**WHAT YOU WILL DO**
Write out the whole listing again, exactly.
▬▬▬
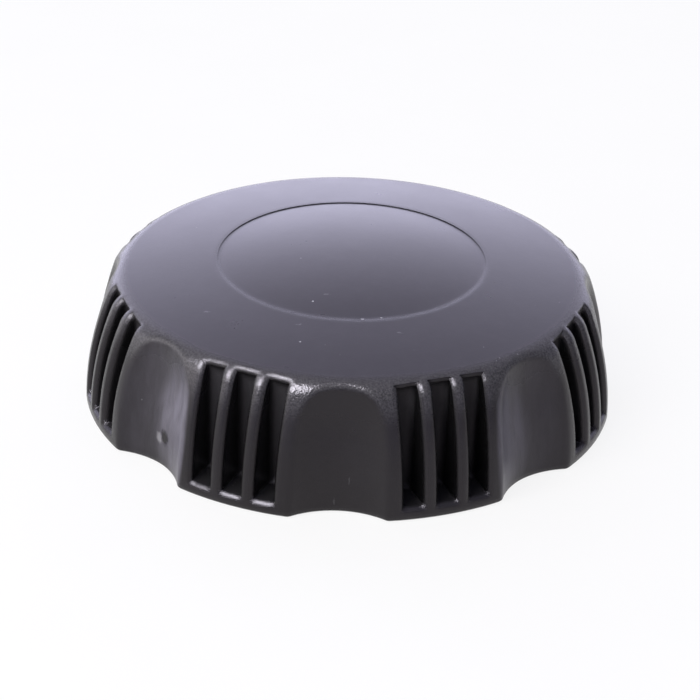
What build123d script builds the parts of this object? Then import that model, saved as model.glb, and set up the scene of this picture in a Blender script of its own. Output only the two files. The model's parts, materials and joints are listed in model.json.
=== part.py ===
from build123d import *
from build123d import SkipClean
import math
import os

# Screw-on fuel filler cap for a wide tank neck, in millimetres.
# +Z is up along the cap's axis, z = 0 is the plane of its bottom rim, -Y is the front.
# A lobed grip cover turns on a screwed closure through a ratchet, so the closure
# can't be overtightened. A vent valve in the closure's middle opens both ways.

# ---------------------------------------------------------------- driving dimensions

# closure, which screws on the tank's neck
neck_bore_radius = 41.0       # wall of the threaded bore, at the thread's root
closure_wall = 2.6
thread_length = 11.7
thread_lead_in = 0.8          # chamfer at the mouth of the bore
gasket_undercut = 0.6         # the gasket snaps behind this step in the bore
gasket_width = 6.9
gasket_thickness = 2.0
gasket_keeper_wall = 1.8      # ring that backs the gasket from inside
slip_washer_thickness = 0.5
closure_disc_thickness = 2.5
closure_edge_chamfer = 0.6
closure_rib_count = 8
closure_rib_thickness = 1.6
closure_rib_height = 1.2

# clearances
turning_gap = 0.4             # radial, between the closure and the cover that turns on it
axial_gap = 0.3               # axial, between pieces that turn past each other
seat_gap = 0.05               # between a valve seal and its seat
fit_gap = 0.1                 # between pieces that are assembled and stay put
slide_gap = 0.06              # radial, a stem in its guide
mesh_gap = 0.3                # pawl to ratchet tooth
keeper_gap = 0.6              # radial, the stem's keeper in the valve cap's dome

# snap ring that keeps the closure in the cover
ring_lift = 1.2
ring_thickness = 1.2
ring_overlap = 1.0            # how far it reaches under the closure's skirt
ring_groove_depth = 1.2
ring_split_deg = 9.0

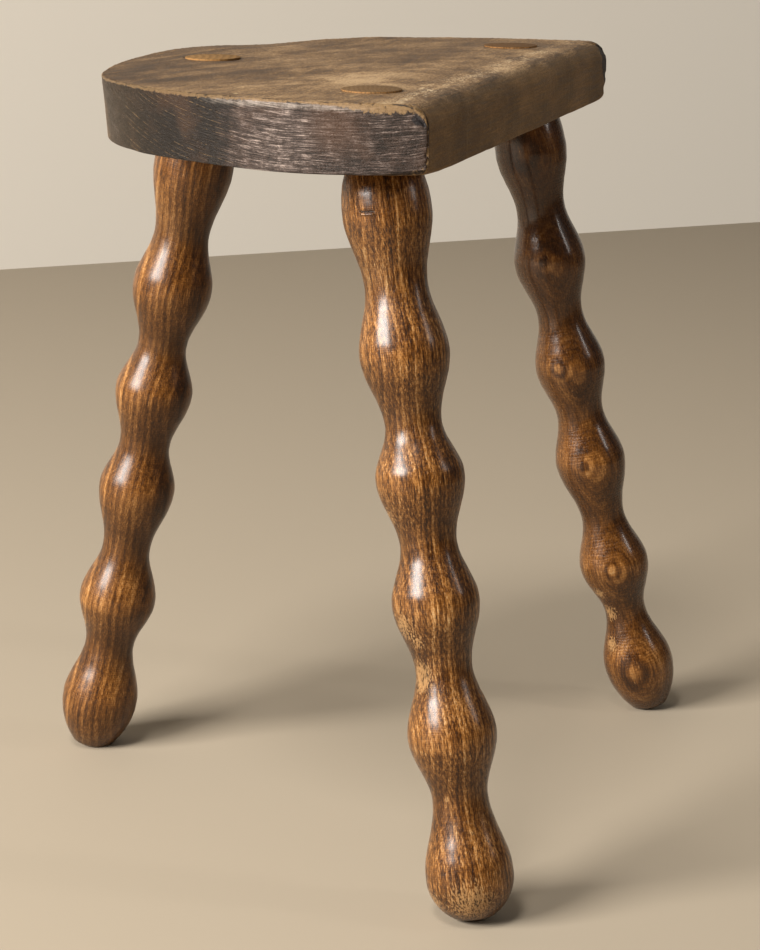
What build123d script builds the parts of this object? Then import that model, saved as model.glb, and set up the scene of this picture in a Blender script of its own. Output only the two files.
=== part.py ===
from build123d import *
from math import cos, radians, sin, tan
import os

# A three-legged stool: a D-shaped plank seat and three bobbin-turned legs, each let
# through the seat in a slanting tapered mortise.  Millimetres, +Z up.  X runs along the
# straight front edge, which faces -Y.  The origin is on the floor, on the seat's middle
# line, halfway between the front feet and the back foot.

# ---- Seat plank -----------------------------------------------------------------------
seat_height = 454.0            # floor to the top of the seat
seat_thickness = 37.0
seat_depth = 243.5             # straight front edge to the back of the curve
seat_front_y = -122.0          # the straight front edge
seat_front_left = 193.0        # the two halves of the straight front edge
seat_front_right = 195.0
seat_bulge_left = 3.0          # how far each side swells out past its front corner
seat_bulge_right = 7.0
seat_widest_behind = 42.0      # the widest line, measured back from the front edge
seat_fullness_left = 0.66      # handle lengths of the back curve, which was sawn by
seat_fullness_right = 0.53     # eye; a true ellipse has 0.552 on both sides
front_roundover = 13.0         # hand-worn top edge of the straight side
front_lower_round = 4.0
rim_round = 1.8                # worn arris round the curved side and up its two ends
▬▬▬
**RESULT OF THE TASK**
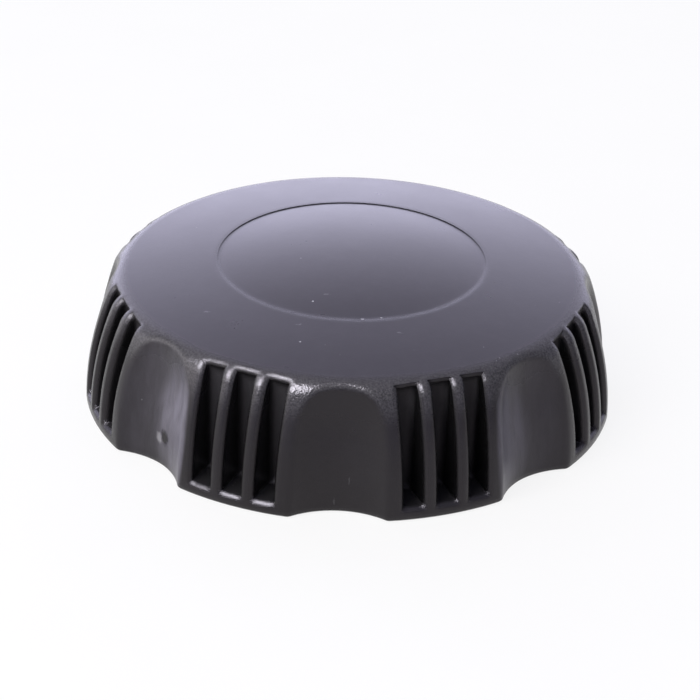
What build123d script builds the parts of this object? Then import that model, saved as model.glb, and set up the scene of this picture in a Blender script of its own. Output only the two files. The model's parts, materials and joints are listed in model.json.
=== part.py ===
from build123d import *
from build123d import SkipClean
import math
import os

# Screw-on fuel filler cap for a wide tank neck, in millimetres.
# +Z is up along the cap's axis, z = 0 is the plane of its bottom rim, -Y is the front.
# A lobed grip cover turns on a screwed closure through a ratchet, so the closure
# can't be overtightened. A vent valve in the closure's middle opens both ways.

# ---------------------------------------------------------------- driving dimensions

# closure, which screws on the tank's neck
neck_bore_radius = 41.0       # wall of the threaded bore, at the thread's root
closure_wall = 2.6
thread_length = 11.7
thread_lead_in = 0.8          # chamfer at the mouth of the bore
gasket_undercut = 0.6         # the gasket snaps behind this step in the bore
gasket_width = 6.9
gasket_thickness = 2.0
gasket_keeper_wall = 1.8      # ring that backs the gasket from inside
slip_washer_thickness = 0.5
closure_disc_thickness = 2.5
closure_edge_chamfer = 0.6
closure_rib_count = 8
closure_rib_thickness = 1.6
closure_rib_height = 1.2

# clearances
turning_gap = 0.4             # radial, between the closure and the cover that turns on it
axial_gap = 0.3               # axial, between pieces that turn past each other
seat_gap = 0.05               # between a valve seal and its seat
fit_gap = 0.1                 # between pieces that are assembled and stay put
slide_gap = 0.06              # radial, a stem in its guide
mesh_gap = 0.3                # pawl to ratchet tooth
keeper_gap = 0.6              # radial, the stem's keeper in the valve cap's dome

# snap ring that keeps the closure in the cover
ring_lift = 1.2
ring_thickness = 1.2
ring_overlap = 1.0            # how far it reaches under the closure's skirt
ring_groove_depth = 1.2
ring_split_deg = 9.0

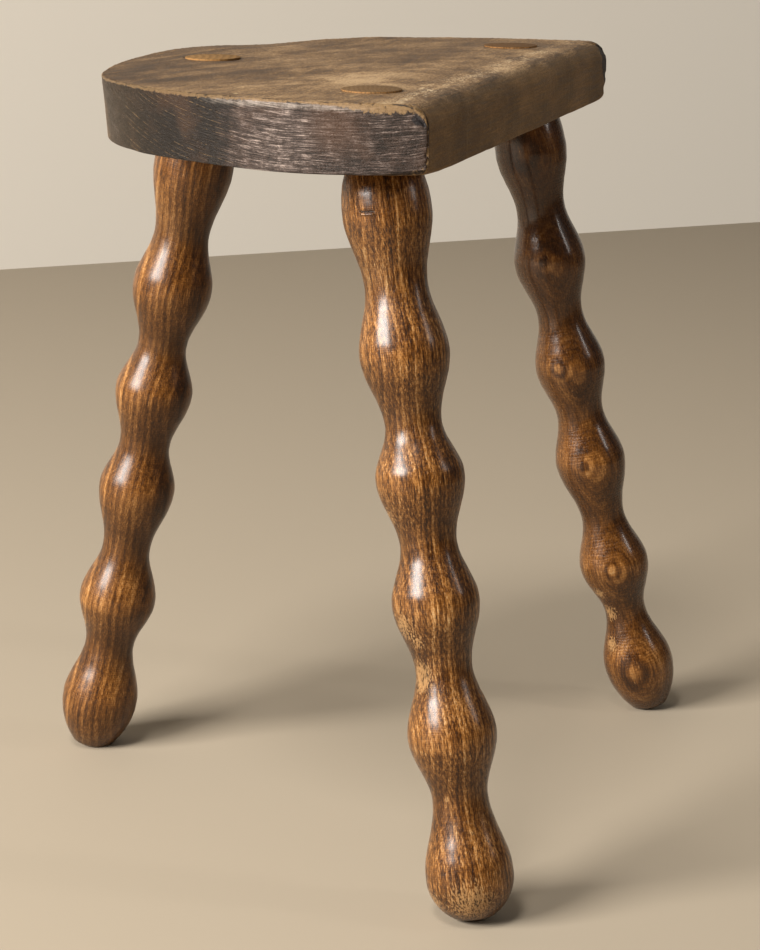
What build123d script builds the parts of this object? Then import that model, saved as model.glb, and set up the scene of this picture in a Blender script of its own. Output only the two files.
=== part.py ===
from build123d import *
from math import cos, radians, sin, tan
import os

# A three-legged stool: a D-shaped plank seat and three bobbin-turned legs, each let
# through the seat in a slanting tapered mortise.  Millimetres, +Z up.  X runs along the
# straight front edge, which faces -Y.  The origin is on the floor, on the seat's middle
# line, halfway between the front feet and the back foot.

# ---- Seat plank -----------------------------------------------------------------------
seat_height = 454.0            # floor to the top of the seat
seat_thickness = 37.0
seat_depth = 243.5             # straight front edge to the back of the curve
seat_front_y = -122.0          # the straight front edge
seat_front_left = 193.0        # the two halves of the straight front edge
seat_front_right = 195.0
seat_bulge_left = 3.0          # how far each side swells out past its front corner
seat_bulge_right = 7.0
seat_widest_behind = 42.0      # the widest line, measured back from the front edge
seat_fullness_left = 0.66      # handle lengths of the back curve, which was sawn by
seat_fullness_right = 0.53     # eye; a true ellipse has 0.552 on both sides
front_roundover = 13.0         # hand-worn top edge of the straight side
front_lower_round = 4.0
rim_round = 1.8                # worn arris round the curved side and up its two ends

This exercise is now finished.